[START OF Source excerpt]
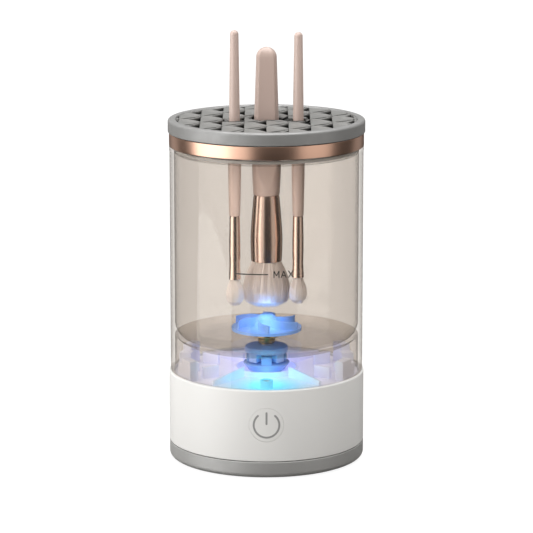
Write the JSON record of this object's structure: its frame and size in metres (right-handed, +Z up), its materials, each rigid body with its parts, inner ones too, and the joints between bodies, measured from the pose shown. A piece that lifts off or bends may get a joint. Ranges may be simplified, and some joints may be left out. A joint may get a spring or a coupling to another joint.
{
  "type": "makeup brush cleaner",
  "caption": "Round electric brush cleaner: motor base, clear tank with a spinning impeller, and a lift-off lid whose soft flaps hold brushes upright.",
  "frame": {"origin": "centre of the foot, on the surface it stands on", "axes": "+Z up along the tank's axis, -Y towards the power button at the front, +X to the right seen from the front"},
  "size_m": [0.1002, 0.1002, 0.2208],
  "materials": {
    "white_plastic": "satin white",
    "grey_plastic": "matt grey",
    "foot_rubber": "matt",
    "frosted_plastic": "frosted",
    "clear_plastic": "clear",
    "silicone": "matt silicone",
    "rose_gold": "polished rose gold",
    "nude_lacquer": "satin lacquer",
    "bristle": "fine hair",
    "steel": "bright",
    "brass": "plain",
    "black_plastic": "matt",
    "circuit_green": "solder mask",
    "battery_foil": "foil",
    "lead_red": "insulation",
    "symbol_grey": "printed",
    "blue_clear": "clear, lit blue",
    "lamp": "lit"
  },
  "bodies": {
    "base": {"base_housing": "white_plastic", "bottom_cover": "grey_plastic", "foot_ring": "foot_rubber", "light_deck": "frosted_plastic", "deck_seal": "foot_rubber", "motor": "steel", "motor_bracket": "steel", "battery_cradle": "black_plastic", "battery_pack": "battery_foil", "circuit_board": "circuit_green", "tact_switch": "black_plastic", "port_board": "circuit_green", "charging_port": "steel", "light_board": "circuit_green", "battery_lead": "lead_red", "motor_lead": "lead_red", "cover_screw_1": "steel", "deck_screw_1": "steel", "light_1": "lamp", "cover_screw_2": "steel", "deck_screw_2": "steel", "light_2": "lamp", "cover_screw_3": "steel", "deck_screw_3": "steel", "light_3": "lamp", "cover_screw_4": "steel", "deck_screw_4": "steel", "light_4": "lamp", "motor_screw_1": "steel", "bracket_screw_1": "steel", "motor_screw_2": "steel", "bracket_screw_2": "steel"},
    "power_button": {"button_cap": "white_plastic", "power_symbol_ring": "symbol_grey", "power_symbol_bar": "symbol_grey"},
    "drive": {"motor_shaft": "steel", "drive_coupling": "blue_clear"},
    "tank": {"tank": "clear_plastic", "floor_bush": "brass", "shaft_seal": "foot_rubber"},
    "impeller": {"impeller": "blue_clear", "impeller_shaft": "steel", "shaft_clip": "steel", "driven_coupling": "white_plastic"},
    "lid": {"lid_frame": "clear_plastic", "lid_gasket": "silicone", "trim_ring": "rose_gold", "brush_holder": "silicone"},
    "left_brush": {"left_handle": "nude_lacquer", "left_ferrule": "rose_gold", "left_bristles": "bristle"},
    "middle_brush": {"middle_handle": "nude_lacquer", "middle_ferrule": "rose_gold", "middle_bristles": "bristle"},
    "right_brush": {"right_handle": "nude_lacquer", "right_ferrule": "rose_gold", "right_bristles": "bristle"}
  },
  "joints": [
    {"name": "button_press", "type": "slide", "parent": "base", "child": "power_button", "axis": [0, 1, 0], "range_m": [0, 0.0008], "stiffness_N_per_m": 500},
    {"name": "drive_spin", "type": "hinge", "parent": "base", "child": "drive", "pos_m": [0, 0, 0.045], "axis": [0, 0, 1], "continuous": true},
    {"name": "tank_lift", "type": "slide", "parent": "base", "child": "tank", "axis": [0, 0, 1], "range_m": [0, 0.04]},
    {"name": "impeller_spin", "type": "hinge", "parent": "tank", "child": "impeller", "pos_m": [0, 0, 0.066], "axis": [0, 0, 1], "continuous": true},
    {"name": "lid_lift", "type": "slide", "parent": "tank", "child": "lid", "axis": [0, 0, 1], "range_m": [0, 0.1]},
    {"name": "left_brush_slide", "type": "slide", "parent": "lid", "child": "left_brush", "axis": [0, 0, 1], "range_m": [0, 0.035]},
    {"name": "middle_brush_slide", "type": "slide", "parent": "lid", "child": "middle_brush", "axis": [0, 0, 1], "range_m": [0, 0.03]},
    {"name": "right_brush_slide", "type": "slide", "parent": "lid", "child": "right_brush", "axis": [0, 0, 1], "range_m": [0, 0.035]}
  ],
  "couplings": [
    {"joint": "impeller_spin", "follows": "drive_spin", "ratio": 1}
  ]
}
[END OF Source excerpt]
* **Set task**:
All of the data needs to be reproduced exactly, with no line missing.

* **Response below**:
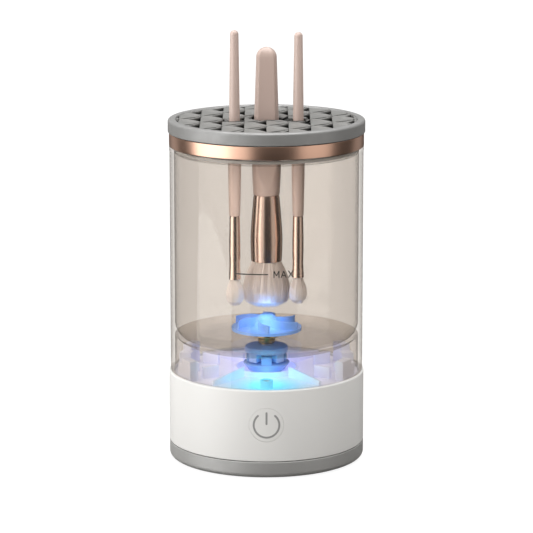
Write the JSON record of this object's structure: its frame and size in metres (right-handed, +Z up), its materials, each rigid body with its parts, inner ones too, and the joints between bodies, measured from the pose shown. A piece that lifts off or bends may get a joint. Ranges may be simplified, and some joints may be left out. A joint may get a spring or a coupling to another joint.
{
  "type": "makeup brush cleaner",
  "caption": "Round electric brush cleaner: motor base, clear tank with a spinning impeller, and a lift-off lid whose soft flaps hold brushes upright.",
  "frame": {"origin": "centre of the foot, on the surface it stands on", "axes": "+Z up along the tank's axis, -Y towards the power button at the front, +X to the right seen from the front"},
  "size_m": [0.1002, 0.1002, 0.2208],
  "materials": {
    "white_plastic": "satin white",
    "grey_plastic": "matt grey",
    "foot_rubber": "matt",
    "frosted_plastic": "frosted",
    "clear_plastic": "clear",
    "silicone": "matt silicone",
    "rose_gold": "polished rose gold",
    "nude_lacquer": "satin lacquer",
    "bristle": "fine hair",
    "steel": "bright",
    "brass": "plain",
    "black_plastic": "matt",
    "circuit_green": "solder mask",
    "battery_foil": "foil",
    "lead_red": "insulation",
    "symbol_grey": "printed",
    "blue_clear": "clear, lit blue",
    "lamp": "lit"
  },
  "bodies": {
    "base": {"base_housing": "white_plastic", "bottom_cover": "grey_plastic", "foot_ring": "foot_rubber", "light_deck": "frosted_plastic", "deck_seal": "foot_rubber", "motor": "steel", "motor_bracket": "steel", "battery_cradle": "black_plastic", "battery_pack": "battery_foil", "circuit_board": "circuit_green", "tact_switch": "black_plastic", "port_board": "circuit_green", "charging_port": "steel", "light_board": "circuit_green", "battery_lead": "lead_red", "motor_lead": "lead_red", "cover_screw_1": "steel", "deck_screw_1": "steel", "light_1": "lamp", "cover_screw_2": "steel", "deck_screw_2": "steel", "light_2": "lamp", "cover_screw_3": "steel", "deck_screw_3": "steel", "light_3": "lamp", "cover_screw_4": "steel", "deck_screw_4": "steel", "light_4": "lamp", "motor_screw_1": "steel", "bracket_screw_1": "steel", "motor_screw_2": "steel", "bracket_screw_2": "steel"},
    "power_button": {"button_cap": "white_plastic", "power_symbol_ring": "symbol_grey", "power_symbol_bar": "symbol_grey"},
    "drive": {"motor_shaft": "steel", "drive_coupling": "blue_clear"},
    "tank": {"tank": "clear_plastic", "floor_bush": "brass", "shaft_seal": "foot_rubber"},
    "impeller": {"impeller": "blue_clear", "impeller_shaft": "steel", "shaft_clip": "steel", "driven_coupling": "white_plastic"},
    "lid": {"lid_frame": "clear_plastic", "lid_gasket": "silicone", "trim_ring": "rose_gold", "brush_holder": "silicone"},
    "left_brush": {"left_handle": "nude_lacquer", "left_ferrule": "rose_gold", "left_bristles": "bristle"},
    "middle_brush": {"middle_handle": "nude_lacquer", "middle_ferrule": "rose_gold", "middle_bristles": "bristle"},
    "right_brush": {"right_handle": "nude_lacquer", "right_ferrule": "rose_gold", "right_bristles": "bristle"}
  },
  "joints": [
    {"name": "button_press", "type": "slide", "parent": "base", "child": "power_button", "axis": [0, 1, 0], "range_m": [0, 0.0008], "stiffness_N_per_m": 500},
    {"name": "drive_spin", "type": "hinge", "parent": "base", "child": "drive", "pos_m": [0, 0, 0.045], "axis": [0, 0, 1], "continuous": true},
    {"name": "tank_lift", "type": "slide", "parent": "base", "child": "tank", "axis": [0, 0, 1], "range_m": [0, 0.04]},
    {"name": "impeller_spin", "type": "hinge", "parent": "tank", "child": "impeller", "pos_m": [0, 0, 0.066], "axis": [0, 0, 1], "continuous": true},
    {"name": "lid_lift", "type": "slide", "parent": "tank", "child": "lid", "axis": [0, 0, 1], "range_m": [0, 0.1]},
    {"name": "left_brush_slide", "type": "slide", "parent": "lid", "child": "left_brush", "axis": [0, 0, 1], "range_m": [0, 0.035]},
    {"name": "middle_brush_slide", "type": "slide", "parent": "lid", "child": "middle_brush", "axis": [0, 0, 1], "range_m": [0, 0.03]},
    {"name": "right_brush_slide", "type": "slide", "parent": "lid", "child": "right_brush", "axis": [0, 0, 1], "range_m": [0, 0.035]}
  ],
  "couplings": [
    {"joint": "impeller_spin", "follows": "drive_spin", "ratio": 1}
  ]
}